I'm not sure if that would be helpful. It's bad enough that we broke compatibility on Wikimedia wikis; I don't see benefit in breaking it on all other wikis also. If you're a library author, then realistically you're going to want to support both kinds of errors anyway…

Apart from that, can we consider this resolved?

I'm not sure if that would be helpful. It's bad enough that we broke compatibility on Wikimedia wikis; I don't see benefit in breaking it on all other wikis also.

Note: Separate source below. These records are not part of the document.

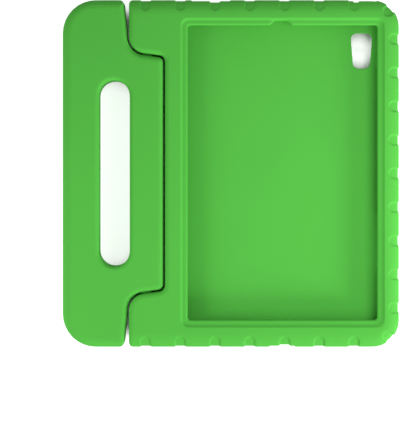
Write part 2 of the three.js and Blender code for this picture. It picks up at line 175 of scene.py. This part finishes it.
def sky():
    """Soft light from all sides, which looks plain white where it is seen directly."""
    world = bpy.data.worlds.new("studio")
    bpy.context.scene.world = world
    world.use_nodes = True
    tree = world.node_tree
    background = fill(tree.nodes["Background"], Color=WHITE)
    level = node(tree, "ShaderNodeMapRange", To_Min=SKY_LIGHT, To_Max=SKY_SEEN)
    tree.links.new(seen_directly(tree), level.inputs["Value"])
    tree.links.new(level.outputs["Result"], background.inputs["Strength"])


def paper():
    """White paper with a painted glow that lifts it to white where it is seen directly, but not down in a
    crevice.
    """
    material, tree, shader = new_material("paper")
    fill(shader, Base_Color=PAPER, Roughness=1.0, Specular_IOR_Level=0.0, Emission_Color=WHITE)
    openness = node(tree, "ShaderNodeAmbientOcclusion", Distance=CREVICE_REACH)
    # Painted glow on the paper, faded out where ambient occlusion finds a crevice, so the paper keeps its
    # shade there
    painted_glow = node(tree, "ShaderNodeMapRange", From_Min=CREVICE_SHUT, From_Max=CREVICE_OPEN, To_Max=PAPER_PAINTED_GLOW)
    seen = node(tree, "ShaderNodeMath")
    seen.operation = "MULTIPLY"
    link = tree.links.new
    link(openness.outputs["AO"], painted_glow.inputs["Value"])
    link(painted_glow.outputs["Result"], seen.inputs[0])
    link(seen_directly(tree), seen.inputs[1])
    link(seen.outputs[0], shader.inputs["Emission Strength"])
    return material


def floor():
    """A wide sheet of paper under the case."""
    bpy.ops.mesh.primitive_plane_add(size=FLOOR_SIZE)
    sheet = bpy.context.object
    sheet.name = "floor"
    dress(sheet, paper())


def camera():
    """Looks straight down on the case, with the lens shifted to put it where the photograph has it."""
    front = cad_box[1][2]
    data = bpy.data.cameras.new("camera")
    data.sensor_fit = "VERTICAL"
    data.sensor_height = SENSOR
    data.lens = SENSOR * CAMERA_DISTANCE / FACE_SCALE / PHOTO_HEIGHT
    data.shift_x = (PHOTO_WIDTH / 2 - CASE_CENTRE_PX[0]) / PHOTO_HEIGHT
    data.shift_y = (CASE_CENTRE_PX[1] - PHOTO_HEIGHT / 2) / PHOTO_HEIGHT
    eye = bpy.data.objects.new("camera", data)
    eye.location = (0, 0, front + CAMERA_DISTANCE)
    bpy.context.scene.collection.objects.link(eye)
    bpy.context.scene.camera = eye


camera()
sky()
floor()
for lamp in LAMPS:
    area_light(*lamp)

green_foam = foam()
for name in ("case_shell", "carry_handle"):
    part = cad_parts[name]
    soften(part)
    dress(part, green_foam)

bpy.context.scene.view_settings.view_transform = "Standard"
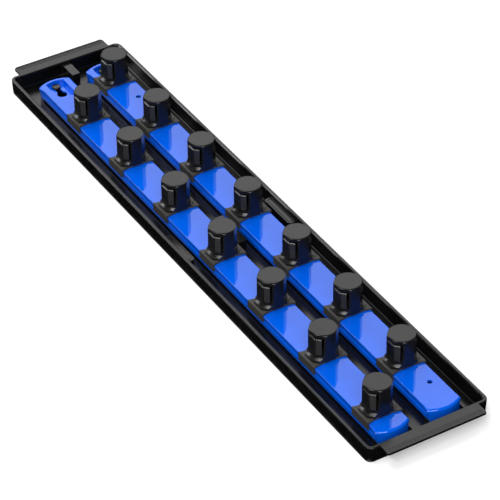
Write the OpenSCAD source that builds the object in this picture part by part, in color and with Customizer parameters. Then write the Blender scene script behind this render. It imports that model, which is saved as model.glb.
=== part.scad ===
// Drawer tray for sockets: a shallow moulded tray with two rails, each carrying sliding twist-lock posts.
// X runs along the tray, Y across it and Z up. The origin is the middle of the tray's underside.
// The front row is the one at -Y. The far end is the one at -X, where the rails hang on their studs.

/* [Tray] */
// Length over the two end flanges
tray_l = 482.6; // [420:0.1:560]
// Width over the rim
tray_w = 88.4; // [87.5:0.1:130]
// Height of the rim above the underside
tray_h = 11.6; // [11:0.1:18]
// Thickness of the floor
floor_t = 1.6; // [1:0.1:2.2]
// Thickness of the walls
wall_t = 2.6; // [1.8:0.1:2.8]
// How far each wall leans in between the rim and the underside
wall_draft = 0.4; // [0:0.1:1.2]
// Radius of the upright corners
corner_r = 5; // [4:0.1:9]
// Rounding of the rim's outer edge
rim_round = 0.8; // [0.3:0.1:1]
// Chamfer of the rim's inner edge
rim_chamfer = 0.6; // [0.2:0.1:1]
// Rounding of the edge round the underside
base_round = 0.8; // [0.4:0.1:2]
// Fillet between the floor and the walls inside
floor_fillet = 0.9; // [0.3:0.1:1.2]

/* [End flanges] */
// How far each end flange stands out from its wall
flange_d = 8.9; // [5:0.1:14]
// Width of the end flanges
flange_w = 71.4; // [40:0.1:74]
// Thickness of the end flanges
flange_t = 1.5; // [1:0.1:3]
// Radius of the flanges' outer corners
flange_r = 1.4; // [0.5:0.1:4]
// Width of the fine ridge along a flange's outer edge
ridge_w = 0.8; // [0.4:0.1:1.5]
// Height of that ridge
ridge_h = 0.35; // [0.2:0.05:0.8]
// Number of finer ridges inside it
fine_ridges = 3; // [0:1:4]
// Width of a finer ridge
fine_ridge_w = 0.4; // [0.2:0.1:0.6]
// Height of the finer ridges
fine_ridge_h = 0.15; // [0.1:0.05:0.3]
// Distance from one ridge to the next
ridge_pitch = 1.2; // [0.8:0.1:1.6]

/* [Blocks and ribs inside the tray] */
// Length of the stop block on the far wall, between the rails
stop_l = 15.4; // [8:0.1:22]
// Width of the stop block
stop_w = 6; // [3:0.1:8]
// Height of the stop block above the underside
stop_top = 9.4; // [5:0.1:10.5]
// Length of the three blocks halfway along the tray
mid_block_l = 31.4; // [15:0.1:60]
// How far the two blocks at the side walls stand out from them
side_block_d = 5.7; // [3:0.1:6]
// Width of the block between the rails
centre_block_w = 7; // [4:0.1:9]
// Height of the three blocks above the underside
mid_block_top = 8.4; // [5:0.1:10.5]
// Place of the three blocks along the tray
mid_block_x = -1.2; // [-40:0.1:40]
// Depth of the obround groove in the top of the side blocks
block_recess_h = 0.4; // [0.2:0.1:1]
// Thickness of the low ribs beside the rails' near ends
end_rib_t = 0.9; // [0.6:0.1:1.4]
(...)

This needn’t be a breaking change. API client libraries should already be prepared for non-200 response statuses from the API (it’s uncommon has been possible for a long time, see e.g. T150344, and especially WikiLambda does it quite a bit), and the added header shouldn’t break anything either. (The body should stay the same, so detecting the MediaWiki-level mwoauth-invalid-authorization would remain possible.)

If you're a library author, then realistically you're going to want to support both kinds of errors anyway…

And how would you find out that both kinds of errors exist if Wikimedia only ever responds with one kind? Not everyone is going to test their code against other wikis, I think.